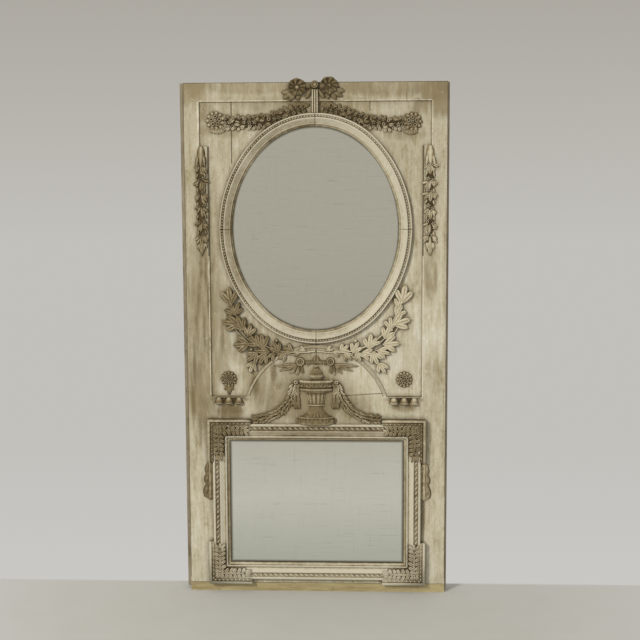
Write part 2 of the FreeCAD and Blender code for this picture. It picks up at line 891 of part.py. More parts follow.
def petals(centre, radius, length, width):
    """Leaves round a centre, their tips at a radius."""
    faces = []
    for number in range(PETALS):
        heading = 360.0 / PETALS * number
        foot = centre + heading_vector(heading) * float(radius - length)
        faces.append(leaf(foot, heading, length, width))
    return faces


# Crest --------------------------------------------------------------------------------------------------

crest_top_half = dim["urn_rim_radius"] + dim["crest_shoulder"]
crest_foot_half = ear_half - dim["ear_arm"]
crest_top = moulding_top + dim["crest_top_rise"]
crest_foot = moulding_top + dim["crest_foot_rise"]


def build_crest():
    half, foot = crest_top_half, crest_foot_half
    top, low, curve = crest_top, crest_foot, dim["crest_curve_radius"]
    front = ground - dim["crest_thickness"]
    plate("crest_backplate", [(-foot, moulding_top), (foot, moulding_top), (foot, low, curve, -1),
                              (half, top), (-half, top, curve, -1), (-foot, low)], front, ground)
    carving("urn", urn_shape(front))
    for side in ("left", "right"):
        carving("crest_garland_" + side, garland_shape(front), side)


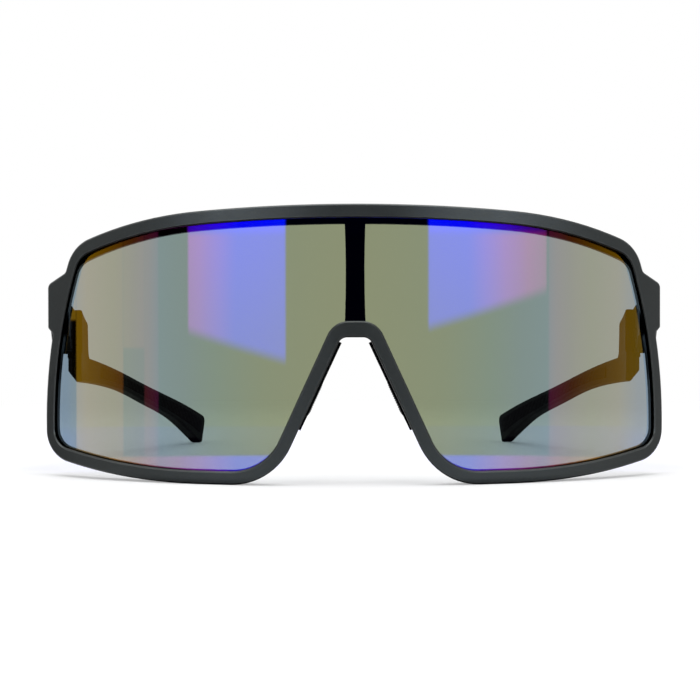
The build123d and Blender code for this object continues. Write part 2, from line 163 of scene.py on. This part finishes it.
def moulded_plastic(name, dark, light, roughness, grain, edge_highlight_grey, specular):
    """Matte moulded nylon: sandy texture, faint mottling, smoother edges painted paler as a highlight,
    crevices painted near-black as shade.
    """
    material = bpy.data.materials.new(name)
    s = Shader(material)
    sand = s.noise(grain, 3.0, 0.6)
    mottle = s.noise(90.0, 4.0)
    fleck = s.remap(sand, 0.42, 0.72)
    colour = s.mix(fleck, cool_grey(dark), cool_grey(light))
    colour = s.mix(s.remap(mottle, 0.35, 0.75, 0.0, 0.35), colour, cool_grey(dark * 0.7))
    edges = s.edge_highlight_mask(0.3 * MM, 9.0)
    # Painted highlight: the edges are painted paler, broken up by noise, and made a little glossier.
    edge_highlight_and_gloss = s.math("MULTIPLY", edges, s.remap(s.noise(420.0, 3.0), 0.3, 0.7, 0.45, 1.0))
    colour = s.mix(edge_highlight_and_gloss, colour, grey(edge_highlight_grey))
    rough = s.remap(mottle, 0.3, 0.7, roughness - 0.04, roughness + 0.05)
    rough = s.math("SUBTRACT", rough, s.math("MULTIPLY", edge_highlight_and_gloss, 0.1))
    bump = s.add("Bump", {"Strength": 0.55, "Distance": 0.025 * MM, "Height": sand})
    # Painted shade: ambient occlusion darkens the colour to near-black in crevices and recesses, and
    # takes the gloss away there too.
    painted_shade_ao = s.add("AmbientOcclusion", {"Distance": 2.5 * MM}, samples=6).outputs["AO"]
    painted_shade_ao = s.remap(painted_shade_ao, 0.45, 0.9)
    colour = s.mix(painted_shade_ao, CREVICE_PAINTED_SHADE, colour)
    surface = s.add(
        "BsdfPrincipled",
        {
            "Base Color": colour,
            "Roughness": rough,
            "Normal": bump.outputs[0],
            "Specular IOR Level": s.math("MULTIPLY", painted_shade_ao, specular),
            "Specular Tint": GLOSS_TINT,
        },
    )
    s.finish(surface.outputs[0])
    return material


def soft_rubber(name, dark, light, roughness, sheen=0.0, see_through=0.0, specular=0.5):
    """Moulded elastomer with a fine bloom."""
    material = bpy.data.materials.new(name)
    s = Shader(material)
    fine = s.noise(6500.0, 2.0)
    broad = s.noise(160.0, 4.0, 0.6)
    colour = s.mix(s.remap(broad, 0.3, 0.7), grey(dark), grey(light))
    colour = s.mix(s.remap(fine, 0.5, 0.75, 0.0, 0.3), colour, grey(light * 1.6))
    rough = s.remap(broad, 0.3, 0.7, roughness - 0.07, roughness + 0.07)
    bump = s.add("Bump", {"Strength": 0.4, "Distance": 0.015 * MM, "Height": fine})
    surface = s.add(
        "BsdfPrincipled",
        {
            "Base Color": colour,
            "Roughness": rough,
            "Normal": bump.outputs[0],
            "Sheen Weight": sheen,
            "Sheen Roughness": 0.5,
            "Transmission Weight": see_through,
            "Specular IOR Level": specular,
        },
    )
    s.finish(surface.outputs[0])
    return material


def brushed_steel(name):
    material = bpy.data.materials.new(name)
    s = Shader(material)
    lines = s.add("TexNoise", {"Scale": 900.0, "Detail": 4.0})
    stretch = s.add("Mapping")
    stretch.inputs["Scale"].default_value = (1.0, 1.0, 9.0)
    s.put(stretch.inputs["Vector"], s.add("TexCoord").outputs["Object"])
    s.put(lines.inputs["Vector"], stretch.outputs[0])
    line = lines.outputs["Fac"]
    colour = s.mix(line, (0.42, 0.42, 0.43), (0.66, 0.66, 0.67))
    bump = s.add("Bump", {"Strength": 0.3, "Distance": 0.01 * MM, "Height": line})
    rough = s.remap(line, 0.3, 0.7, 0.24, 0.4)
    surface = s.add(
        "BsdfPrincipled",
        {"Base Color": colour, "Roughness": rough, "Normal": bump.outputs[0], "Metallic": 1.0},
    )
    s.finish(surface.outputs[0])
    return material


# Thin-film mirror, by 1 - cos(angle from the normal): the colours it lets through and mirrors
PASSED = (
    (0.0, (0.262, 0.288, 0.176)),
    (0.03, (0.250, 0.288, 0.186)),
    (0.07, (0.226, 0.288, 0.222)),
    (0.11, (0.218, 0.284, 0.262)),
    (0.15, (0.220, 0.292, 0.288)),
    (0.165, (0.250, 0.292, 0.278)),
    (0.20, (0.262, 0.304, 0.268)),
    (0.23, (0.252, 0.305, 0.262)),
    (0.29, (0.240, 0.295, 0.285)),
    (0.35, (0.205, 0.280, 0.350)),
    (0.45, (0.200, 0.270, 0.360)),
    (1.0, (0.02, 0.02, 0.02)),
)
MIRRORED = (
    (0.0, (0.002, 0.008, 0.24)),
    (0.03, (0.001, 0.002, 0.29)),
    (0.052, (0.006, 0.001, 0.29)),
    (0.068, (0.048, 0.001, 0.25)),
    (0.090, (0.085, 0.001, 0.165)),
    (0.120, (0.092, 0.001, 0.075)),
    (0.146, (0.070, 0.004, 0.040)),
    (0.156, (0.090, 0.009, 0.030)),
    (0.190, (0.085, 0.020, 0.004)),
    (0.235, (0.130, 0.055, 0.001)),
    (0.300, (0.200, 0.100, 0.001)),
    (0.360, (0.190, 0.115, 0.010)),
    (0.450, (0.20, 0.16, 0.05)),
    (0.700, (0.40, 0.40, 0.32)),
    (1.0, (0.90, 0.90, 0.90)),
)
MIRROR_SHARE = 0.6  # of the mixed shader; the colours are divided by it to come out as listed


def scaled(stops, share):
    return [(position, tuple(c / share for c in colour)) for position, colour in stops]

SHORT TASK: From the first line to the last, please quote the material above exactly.

SOLUTION TO THIS TASK:
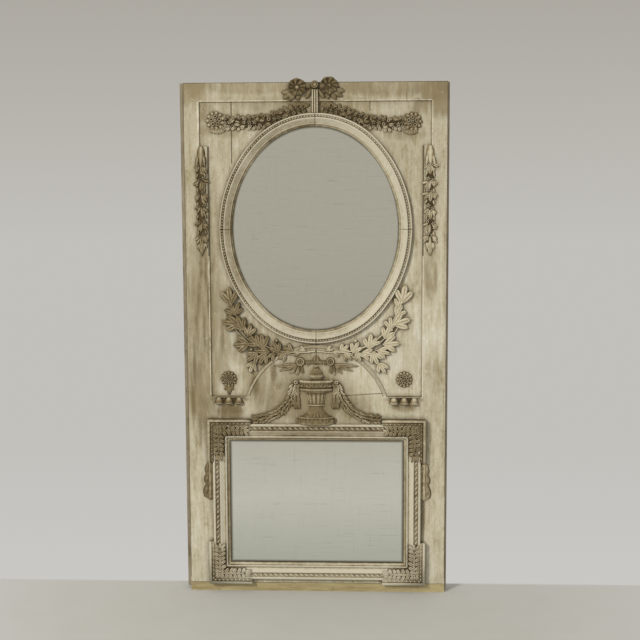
Write part 2 of the FreeCAD and Blender code for this picture. It picks up at line 891 of part.py. More parts follow.
def petals(centre, radius, length, width):
    """Leaves round a centre, their tips at a radius."""
    faces = []
    for number in range(PETALS):
        heading = 360.0 / PETALS * number
        foot = centre + heading_vector(heading) * float(radius - length)
        faces.append(leaf(foot, heading, length, width))
    return faces


# Crest --------------------------------------------------------------------------------------------------

crest_top_half = dim["urn_rim_radius"] + dim["crest_shoulder"]
crest_foot_half = ear_half - dim["ear_arm"]
crest_top = moulding_top + dim["crest_top_rise"]
crest_foot = moulding_top + dim["crest_foot_rise"]


def build_crest():
    half, foot = crest_top_half, crest_foot_half
    top, low, curve = crest_top, crest_foot, dim["crest_curve_radius"]
    front = ground - dim["crest_thickness"]
    plate("crest_backplate", [(-foot, moulding_top), (foot, moulding_top), (foot, low, curve, -1),
                              (half, top), (-half, top, curve, -1), (-foot, low)], front, ground)
    carving("urn", urn_shape(front))
    for side in ("left", "right"):
        carving("crest_garland_" + side, garland_shape(front), side)


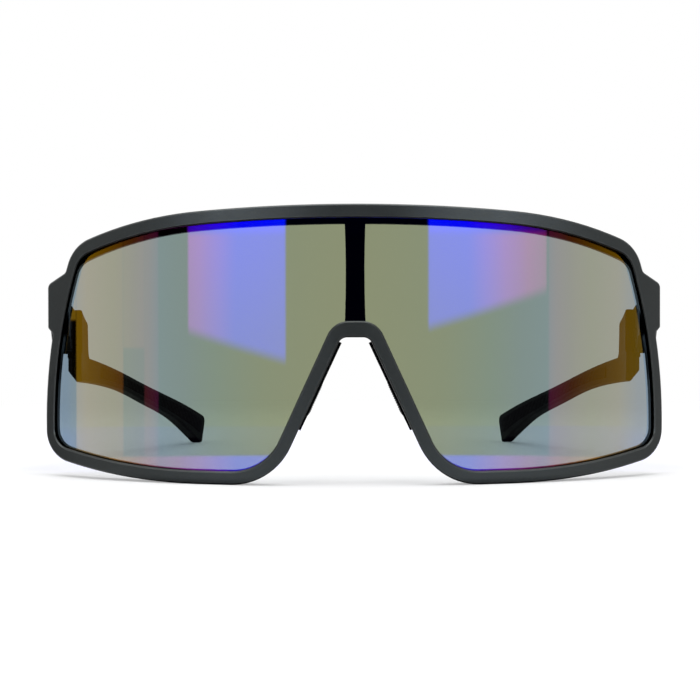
The build123d and Blender code for this object continues. Write part 2, from line 163 of scene.py on. This part finishes it.
def moulded_plastic(name, dark, light, roughness, grain, edge_highlight_grey, specular):
    """Matte moulded nylon: sandy texture, faint mottling, smoother edges painted paler as a highlight,
    crevices painted near-black as shade.
    """
    material = bpy.data.materials.new(name)
    s = Shader(material)
    sand = s.noise(grain, 3.0, 0.6)
    mottle = s.noise(90.0, 4.0)
    fleck = s.remap(sand, 0.42, 0.72)
    colour = s.mix(fleck, cool_grey(dark), cool_grey(light))
    colour = s.mix(s.remap(mottle, 0.35, 0.75, 0.0, 0.35), colour, cool_grey(dark * 0.7))
    edges = s.edge_highlight_mask(0.3 * MM, 9.0)
    # Painted highlight: the edges are painted paler, broken up by noise, and made a little glossier.
    edge_highlight_and_gloss = s.math("MULTIPLY", edges, s.remap(s.noise(420.0, 3.0), 0.3, 0.7, 0.45, 1.0))
    colour = s.mix(edge_highlight_and_gloss, colour, grey(edge_highlight_grey))
    rough = s.remap(mottle, 0.3, 0.7, roughness - 0.04, roughness + 0.05)
    rough = s.math("SUBTRACT", rough, s.math("MULTIPLY", edge_highlight_and_gloss, 0.1))
    bump = s.add("Bump", {"Strength": 0.55, "Distance": 0.025 * MM, "Height": sand})
    # Painted shade: ambient occlusion darkens the colour to near-black in crevices and recesses, and
    # takes the gloss away there too.
    painted_shade_ao = s.add("AmbientOcclusion", {"Distance": 2.5 * MM}, samples=6).outputs["AO"]
    painted_shade_ao = s.remap(painted_shade_ao, 0.45, 0.9)
    colour = s.mix(painted_shade_ao, CREVICE_PAINTED_SHADE, colour)
    surface = s.add(
        "BsdfPrincipled",
        {
            "Base Color": colour,
            "Roughness": rough,
            "Normal": bump.outputs[0],
            "Specular IOR Level": s.math("MULTIPLY", painted_shade_ao, specular),
            "Specular Tint": GLOSS_TINT,
        },
    )
    s.finish(surface.outputs[0])
    return material


def soft_rubber(name, dark, light, roughness, sheen=0.0, see_through=0.0, specular=0.5):
    """Moulded elastomer with a fine bloom."""
    material = bpy.data.materials.new(name)
    s = Shader(material)
    fine = s.noise(6500.0, 2.0)
    broad = s.noise(160.0, 4.0, 0.6)
    colour = s.mix(s.remap(broad, 0.3, 0.7), grey(dark), grey(light))
    colour = s.mix(s.remap(fine, 0.5, 0.75, 0.0, 0.3), colour, grey(light * 1.6))
    rough = s.remap(broad, 0.3, 0.7, roughness - 0.07, roughness + 0.07)
    bump = s.add("Bump", {"Strength": 0.4, "Distance": 0.015 * MM, "Height": fine})
    surface = s.add(
        "BsdfPrincipled",
        {
            "Base Color": colour,
            "Roughness": rough,
            "Normal": bump.outputs[0],
            "Sheen Weight": sheen,
            "Sheen Roughness": 0.5,
            "Transmission Weight": see_through,
            "Specular IOR Level": specular,
        },
    )
    s.finish(surface.outputs[0])
    return material


def brushed_steel(name):
    material = bpy.data.materials.new(name)
    s = Shader(material)
    lines = s.add("TexNoise", {"Scale": 900.0, "Detail": 4.0})
    stretch = s.add("Mapping")
    stretch.inputs["Scale"].default_value = (1.0, 1.0, 9.0)
    s.put(stretch.inputs["Vector"], s.add("TexCoord").outputs["Object"])
    s.put(lines.inputs["Vector"], stretch.outputs[0])
    line = lines.outputs["Fac"]
    colour = s.mix(line, (0.42, 0.42, 0.43), (0.66, 0.66, 0.67))
    bump = s.add("Bump", {"Strength": 0.3, "Distance": 0.01 * MM, "Height": line})
    rough = s.remap(line, 0.3, 0.7, 0.24, 0.4)
    surface = s.add(
        "BsdfPrincipled",
        {"Base Color": colour, "Roughness": rough, "Normal": bump.outputs[0], "Metallic": 1.0},
    )
    s.finish(surface.outputs[0])
    return material


# Thin-film mirror, by 1 - cos(angle from the normal): the colours it lets through and mirrors
PASSED = (
    (0.0, (0.262, 0.288, 0.176)),
    (0.03, (0.250, 0.288, 0.186)),
    (0.07, (0.226, 0.288, 0.222)),
    (0.11, (0.218, 0.284, 0.262)),
    (0.15, (0.220, 0.292, 0.288)),
    (0.165, (0.250, 0.292, 0.278)),
    (0.20, (0.262, 0.304, 0.268)),
    (0.23, (0.252, 0.305, 0.262)),
    (0.29, (0.240, 0.295, 0.285)),
    (0.35, (0.205, 0.280, 0.350)),
    (0.45, (0.200, 0.270, 0.360)),
    (1.0, (0.02, 0.02, 0.02)),
)
MIRRORED = (
    (0.0, (0.002, 0.008, 0.24)),
    (0.03, (0.001, 0.002, 0.29)),
    (0.052, (0.006, 0.001, 0.29)),
    (0.068, (0.048, 0.001, 0.25)),
    (0.090, (0.085, 0.001, 0.165)),
    (0.120, (0.092, 0.001, 0.075)),
    (0.146, (0.070, 0.004, 0.040)),
    (0.156, (0.090, 0.009, 0.030)),
    (0.190, (0.085, 0.020, 0.004)),
    (0.235, (0.130, 0.055, 0.001)),
    (0.300, (0.200, 0.100, 0.001)),
    (0.360, (0.190, 0.115, 0.010)),
    (0.450, (0.20, 0.16, 0.05)),
    (0.700, (0.40, 0.40, 0.32)),
    (1.0, (0.90, 0.90, 0.90)),
)
MIRROR_SHARE = 0.6  # of the mixed shader; the colours are divided by it to come out as listed


def scaled(stops, share):
    return [(position, tuple(c / share for c in colour)) for position, colour in stops]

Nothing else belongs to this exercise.